Exemple 2 : litige à lille (2022)
Un brise-vue en verre opaque de 2,20 mètres a été condamné car il créait un trouble anormal de voisinage, occultant la vue et la lumière d'une terrasse voisine. Le juge a estimé que l'atteinte à la jouissance du voisin était disproportionnée par rapport à l'intérêt du copropriétaire.
Exemple 3 : litige à nantes (2021)
Un brise-vue en bois, de 1,50 mètre de hauteur, a été autorisé car il respectait l'esthétique générale de l'immeuble et ne causait qu'une gêne minime pour un voisin. Le juge a considéré que la gêne était proportionnelle à l'intérêt du copropriétaire et qu'elle ne dépassait pas le seuil de tolérance acceptable.
Ces exemples mettent en avant la nécessité d'une analyse au cas par cas, tenant compte de l'ensemble des circonstances. La jurisprudence évolue progressivement, en privilégiant une approche équilibrée entre le droit du copropriétaire à aménager son espace et la protection des droits des voisins.
Recommandations et perspectives
Pour éviter les litiges, une démarche préventive est essentielle. La consultation du règlement de copropriété est obligatoire. Une demande préalable auprès du syndic est recommandée. Un choix judicieux des matériaux, une installation discrète et une attention particulière à l'intégration esthétique du brise-vue sont des facteurs déterminants. Le syndic joue un rôle clé dans la prévention des conflits.
Une clarification législative, plus spécifique aux brise-vue, pourrait être bénéfique pour apporter une sécurité juridique accrue.
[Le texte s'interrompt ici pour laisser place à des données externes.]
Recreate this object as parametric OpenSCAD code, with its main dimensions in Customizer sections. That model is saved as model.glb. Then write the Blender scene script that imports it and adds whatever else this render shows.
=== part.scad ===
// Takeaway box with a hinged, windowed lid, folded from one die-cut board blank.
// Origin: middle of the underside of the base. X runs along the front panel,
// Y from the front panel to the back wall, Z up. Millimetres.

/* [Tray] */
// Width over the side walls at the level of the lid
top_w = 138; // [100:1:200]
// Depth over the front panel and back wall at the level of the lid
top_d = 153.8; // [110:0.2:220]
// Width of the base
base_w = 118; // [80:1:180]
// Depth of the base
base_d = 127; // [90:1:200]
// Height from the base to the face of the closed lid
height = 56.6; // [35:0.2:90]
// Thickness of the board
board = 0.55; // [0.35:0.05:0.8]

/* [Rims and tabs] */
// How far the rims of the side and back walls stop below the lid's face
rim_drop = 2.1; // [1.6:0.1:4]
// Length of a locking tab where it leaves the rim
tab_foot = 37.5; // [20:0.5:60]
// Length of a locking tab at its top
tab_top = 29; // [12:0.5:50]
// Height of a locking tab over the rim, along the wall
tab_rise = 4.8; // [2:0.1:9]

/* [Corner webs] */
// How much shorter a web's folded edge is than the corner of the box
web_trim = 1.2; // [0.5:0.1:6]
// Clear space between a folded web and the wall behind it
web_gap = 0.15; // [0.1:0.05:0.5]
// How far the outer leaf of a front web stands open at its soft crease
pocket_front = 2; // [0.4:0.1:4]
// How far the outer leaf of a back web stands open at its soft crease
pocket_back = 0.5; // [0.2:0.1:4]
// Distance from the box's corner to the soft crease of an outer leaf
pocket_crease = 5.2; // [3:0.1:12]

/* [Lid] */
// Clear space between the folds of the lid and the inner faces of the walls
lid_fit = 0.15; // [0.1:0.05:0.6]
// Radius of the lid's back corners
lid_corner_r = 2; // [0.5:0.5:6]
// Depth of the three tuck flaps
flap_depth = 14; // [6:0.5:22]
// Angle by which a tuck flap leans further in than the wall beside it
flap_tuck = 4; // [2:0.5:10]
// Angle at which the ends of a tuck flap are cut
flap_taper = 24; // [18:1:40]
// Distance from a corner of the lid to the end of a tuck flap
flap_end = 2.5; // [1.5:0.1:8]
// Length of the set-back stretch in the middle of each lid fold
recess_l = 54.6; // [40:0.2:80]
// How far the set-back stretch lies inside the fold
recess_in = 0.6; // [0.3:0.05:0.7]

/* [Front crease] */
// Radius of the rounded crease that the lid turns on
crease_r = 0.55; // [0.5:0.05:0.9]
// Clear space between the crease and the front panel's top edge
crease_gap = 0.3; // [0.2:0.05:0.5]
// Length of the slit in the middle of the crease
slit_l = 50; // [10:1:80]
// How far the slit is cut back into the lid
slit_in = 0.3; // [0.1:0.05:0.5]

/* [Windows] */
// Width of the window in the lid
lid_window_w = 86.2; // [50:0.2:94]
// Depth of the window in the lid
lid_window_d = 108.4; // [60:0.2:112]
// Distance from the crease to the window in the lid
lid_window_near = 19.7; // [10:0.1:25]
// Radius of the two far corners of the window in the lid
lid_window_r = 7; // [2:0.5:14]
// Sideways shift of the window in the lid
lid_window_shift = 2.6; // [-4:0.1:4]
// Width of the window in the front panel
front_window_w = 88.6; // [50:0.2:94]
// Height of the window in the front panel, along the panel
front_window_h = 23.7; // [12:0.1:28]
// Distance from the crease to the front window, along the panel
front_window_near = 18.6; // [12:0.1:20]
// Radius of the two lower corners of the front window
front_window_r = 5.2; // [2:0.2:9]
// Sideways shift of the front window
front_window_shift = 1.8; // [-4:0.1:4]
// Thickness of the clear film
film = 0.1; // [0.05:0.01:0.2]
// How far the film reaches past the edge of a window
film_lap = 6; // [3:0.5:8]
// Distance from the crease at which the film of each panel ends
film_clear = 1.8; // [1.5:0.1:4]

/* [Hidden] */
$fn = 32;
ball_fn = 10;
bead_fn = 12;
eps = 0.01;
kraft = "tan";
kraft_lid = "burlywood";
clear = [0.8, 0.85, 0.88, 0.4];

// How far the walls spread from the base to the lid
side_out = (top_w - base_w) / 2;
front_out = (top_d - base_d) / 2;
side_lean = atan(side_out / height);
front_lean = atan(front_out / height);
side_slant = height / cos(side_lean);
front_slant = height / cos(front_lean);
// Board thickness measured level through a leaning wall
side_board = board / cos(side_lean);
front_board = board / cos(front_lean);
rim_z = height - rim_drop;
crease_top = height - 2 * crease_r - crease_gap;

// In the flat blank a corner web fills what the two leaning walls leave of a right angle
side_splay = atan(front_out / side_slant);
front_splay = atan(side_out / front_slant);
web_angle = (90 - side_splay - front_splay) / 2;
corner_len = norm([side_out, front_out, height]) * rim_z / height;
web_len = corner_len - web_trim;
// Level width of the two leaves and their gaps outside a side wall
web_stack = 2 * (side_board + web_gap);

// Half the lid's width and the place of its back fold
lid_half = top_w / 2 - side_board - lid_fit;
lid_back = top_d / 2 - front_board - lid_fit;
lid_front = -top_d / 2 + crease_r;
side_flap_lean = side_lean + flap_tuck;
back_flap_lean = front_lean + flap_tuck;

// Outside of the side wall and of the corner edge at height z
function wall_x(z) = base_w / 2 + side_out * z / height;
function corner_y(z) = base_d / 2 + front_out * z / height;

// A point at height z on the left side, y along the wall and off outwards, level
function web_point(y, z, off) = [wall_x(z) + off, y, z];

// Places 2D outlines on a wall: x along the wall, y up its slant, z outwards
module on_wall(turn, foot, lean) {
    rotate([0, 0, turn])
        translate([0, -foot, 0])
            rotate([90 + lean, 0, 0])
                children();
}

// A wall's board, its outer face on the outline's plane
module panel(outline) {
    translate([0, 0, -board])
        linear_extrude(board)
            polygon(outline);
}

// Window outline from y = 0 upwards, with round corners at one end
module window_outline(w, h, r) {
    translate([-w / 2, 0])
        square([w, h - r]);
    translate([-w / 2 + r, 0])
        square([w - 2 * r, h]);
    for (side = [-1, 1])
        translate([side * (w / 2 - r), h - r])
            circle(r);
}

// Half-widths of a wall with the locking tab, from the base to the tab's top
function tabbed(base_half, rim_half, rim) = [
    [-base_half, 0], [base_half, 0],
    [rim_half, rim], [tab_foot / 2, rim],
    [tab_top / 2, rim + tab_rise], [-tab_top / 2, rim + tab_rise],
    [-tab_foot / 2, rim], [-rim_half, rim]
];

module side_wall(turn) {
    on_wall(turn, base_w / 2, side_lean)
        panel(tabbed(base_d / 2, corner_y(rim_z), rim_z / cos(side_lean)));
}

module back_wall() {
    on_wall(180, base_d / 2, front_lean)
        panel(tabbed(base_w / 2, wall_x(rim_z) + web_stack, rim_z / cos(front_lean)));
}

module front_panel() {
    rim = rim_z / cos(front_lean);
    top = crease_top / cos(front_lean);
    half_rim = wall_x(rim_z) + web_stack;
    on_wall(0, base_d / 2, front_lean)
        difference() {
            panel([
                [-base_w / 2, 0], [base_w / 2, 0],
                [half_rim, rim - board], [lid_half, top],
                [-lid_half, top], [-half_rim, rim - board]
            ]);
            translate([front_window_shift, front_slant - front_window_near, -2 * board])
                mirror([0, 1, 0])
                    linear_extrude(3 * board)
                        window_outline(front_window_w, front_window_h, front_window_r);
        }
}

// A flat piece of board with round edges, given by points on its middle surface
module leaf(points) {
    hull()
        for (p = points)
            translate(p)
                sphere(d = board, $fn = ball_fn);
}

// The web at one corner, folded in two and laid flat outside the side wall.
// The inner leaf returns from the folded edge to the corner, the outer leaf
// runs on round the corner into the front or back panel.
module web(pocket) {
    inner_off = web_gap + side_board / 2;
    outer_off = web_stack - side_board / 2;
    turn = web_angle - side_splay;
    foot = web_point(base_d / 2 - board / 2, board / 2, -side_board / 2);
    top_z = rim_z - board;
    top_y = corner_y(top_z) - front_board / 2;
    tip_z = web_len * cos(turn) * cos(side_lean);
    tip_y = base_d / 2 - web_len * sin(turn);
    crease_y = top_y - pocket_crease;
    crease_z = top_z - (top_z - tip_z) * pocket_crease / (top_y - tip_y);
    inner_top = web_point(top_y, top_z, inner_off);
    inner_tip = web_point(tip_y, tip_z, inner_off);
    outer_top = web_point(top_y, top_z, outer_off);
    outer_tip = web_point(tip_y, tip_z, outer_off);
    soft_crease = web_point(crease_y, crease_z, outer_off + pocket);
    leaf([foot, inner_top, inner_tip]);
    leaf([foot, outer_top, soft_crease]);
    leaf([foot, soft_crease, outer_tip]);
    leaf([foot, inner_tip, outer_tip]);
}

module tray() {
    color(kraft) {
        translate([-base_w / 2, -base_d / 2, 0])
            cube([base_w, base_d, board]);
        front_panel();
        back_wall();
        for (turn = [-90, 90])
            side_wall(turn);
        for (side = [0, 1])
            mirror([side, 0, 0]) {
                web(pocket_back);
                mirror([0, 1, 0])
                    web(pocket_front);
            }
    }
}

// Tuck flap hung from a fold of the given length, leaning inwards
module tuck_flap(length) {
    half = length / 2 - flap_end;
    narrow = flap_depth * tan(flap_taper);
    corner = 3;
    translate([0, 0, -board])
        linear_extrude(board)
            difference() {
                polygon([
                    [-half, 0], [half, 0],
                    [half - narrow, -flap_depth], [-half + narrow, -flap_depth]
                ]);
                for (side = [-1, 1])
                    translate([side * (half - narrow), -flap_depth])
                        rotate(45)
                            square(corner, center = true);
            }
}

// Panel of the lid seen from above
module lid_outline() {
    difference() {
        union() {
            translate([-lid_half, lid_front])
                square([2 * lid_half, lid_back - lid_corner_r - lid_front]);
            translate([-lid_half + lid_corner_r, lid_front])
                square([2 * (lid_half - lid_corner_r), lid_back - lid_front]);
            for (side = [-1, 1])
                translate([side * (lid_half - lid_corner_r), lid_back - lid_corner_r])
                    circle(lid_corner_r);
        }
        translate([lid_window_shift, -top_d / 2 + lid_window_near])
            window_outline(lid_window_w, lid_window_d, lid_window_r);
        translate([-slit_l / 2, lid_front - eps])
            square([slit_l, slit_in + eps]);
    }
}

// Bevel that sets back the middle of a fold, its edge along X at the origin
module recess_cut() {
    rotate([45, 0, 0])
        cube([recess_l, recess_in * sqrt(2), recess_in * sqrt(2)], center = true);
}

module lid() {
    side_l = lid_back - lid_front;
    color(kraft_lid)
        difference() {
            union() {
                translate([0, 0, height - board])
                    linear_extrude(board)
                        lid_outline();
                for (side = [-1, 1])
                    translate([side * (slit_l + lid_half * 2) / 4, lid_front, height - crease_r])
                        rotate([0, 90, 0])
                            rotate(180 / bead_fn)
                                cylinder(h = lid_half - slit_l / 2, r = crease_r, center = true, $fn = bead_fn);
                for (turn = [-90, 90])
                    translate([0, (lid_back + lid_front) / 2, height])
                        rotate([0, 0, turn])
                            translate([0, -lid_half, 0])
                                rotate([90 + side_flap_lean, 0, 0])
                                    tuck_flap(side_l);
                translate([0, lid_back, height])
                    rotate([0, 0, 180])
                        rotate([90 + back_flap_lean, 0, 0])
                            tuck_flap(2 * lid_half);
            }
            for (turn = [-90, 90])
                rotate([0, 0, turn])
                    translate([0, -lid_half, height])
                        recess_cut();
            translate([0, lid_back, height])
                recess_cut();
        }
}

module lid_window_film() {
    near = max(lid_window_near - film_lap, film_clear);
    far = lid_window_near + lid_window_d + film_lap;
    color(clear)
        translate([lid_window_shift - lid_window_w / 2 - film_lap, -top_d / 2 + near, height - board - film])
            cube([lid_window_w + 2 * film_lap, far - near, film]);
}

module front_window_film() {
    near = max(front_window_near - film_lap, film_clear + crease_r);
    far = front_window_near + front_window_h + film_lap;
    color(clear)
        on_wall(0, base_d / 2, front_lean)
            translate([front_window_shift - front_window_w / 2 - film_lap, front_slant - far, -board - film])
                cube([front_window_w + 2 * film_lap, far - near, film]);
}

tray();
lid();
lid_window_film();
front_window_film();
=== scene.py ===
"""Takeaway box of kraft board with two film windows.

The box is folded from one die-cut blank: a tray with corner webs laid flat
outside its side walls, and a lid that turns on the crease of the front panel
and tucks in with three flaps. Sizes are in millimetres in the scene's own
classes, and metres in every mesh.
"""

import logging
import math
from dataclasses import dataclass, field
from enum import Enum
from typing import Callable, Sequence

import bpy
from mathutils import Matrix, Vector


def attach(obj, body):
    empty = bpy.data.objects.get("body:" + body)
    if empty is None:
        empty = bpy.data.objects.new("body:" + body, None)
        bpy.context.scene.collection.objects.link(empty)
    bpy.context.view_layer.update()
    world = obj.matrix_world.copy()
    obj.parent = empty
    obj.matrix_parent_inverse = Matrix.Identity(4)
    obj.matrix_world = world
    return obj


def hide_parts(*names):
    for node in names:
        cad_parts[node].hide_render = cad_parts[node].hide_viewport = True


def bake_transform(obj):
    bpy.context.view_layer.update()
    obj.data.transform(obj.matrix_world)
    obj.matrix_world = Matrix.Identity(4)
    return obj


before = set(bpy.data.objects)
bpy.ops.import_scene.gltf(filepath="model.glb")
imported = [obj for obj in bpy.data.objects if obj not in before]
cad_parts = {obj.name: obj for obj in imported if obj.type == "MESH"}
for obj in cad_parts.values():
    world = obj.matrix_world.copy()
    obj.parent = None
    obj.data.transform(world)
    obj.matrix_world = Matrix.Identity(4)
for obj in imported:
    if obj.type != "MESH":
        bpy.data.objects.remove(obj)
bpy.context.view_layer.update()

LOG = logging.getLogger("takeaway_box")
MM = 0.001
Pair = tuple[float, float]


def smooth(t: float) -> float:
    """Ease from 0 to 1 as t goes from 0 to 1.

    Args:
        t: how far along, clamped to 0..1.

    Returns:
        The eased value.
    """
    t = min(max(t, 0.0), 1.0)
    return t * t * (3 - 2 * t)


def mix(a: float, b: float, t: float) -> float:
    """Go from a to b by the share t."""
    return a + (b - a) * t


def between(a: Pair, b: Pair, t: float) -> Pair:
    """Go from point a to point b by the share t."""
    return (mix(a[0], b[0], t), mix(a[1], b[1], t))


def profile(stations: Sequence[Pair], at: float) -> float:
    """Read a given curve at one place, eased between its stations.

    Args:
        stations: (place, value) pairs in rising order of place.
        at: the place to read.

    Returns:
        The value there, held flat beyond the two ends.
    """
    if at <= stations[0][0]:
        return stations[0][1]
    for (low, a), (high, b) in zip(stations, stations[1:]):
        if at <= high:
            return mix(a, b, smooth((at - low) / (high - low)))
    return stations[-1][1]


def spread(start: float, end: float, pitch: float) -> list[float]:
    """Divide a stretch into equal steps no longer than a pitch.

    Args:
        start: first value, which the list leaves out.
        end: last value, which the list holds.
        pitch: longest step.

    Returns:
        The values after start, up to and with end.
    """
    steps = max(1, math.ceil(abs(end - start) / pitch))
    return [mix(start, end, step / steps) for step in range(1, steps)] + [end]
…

Une réglementation plus précise sur la hauteur maximale autorisée, les matériaux acceptés, et l'impact sur l'esthétique des bâtiments pourrait limiter les contentieux.
- Avant toute installation : consulter le règlement de copropriété et le syndic.
- Privilégier : les matériaux ajourés et les couleurs neutres.
- Respecter : les dimensions maximales autorisées.
- Favoriser : le dialogue et la conciliation avec les voisins.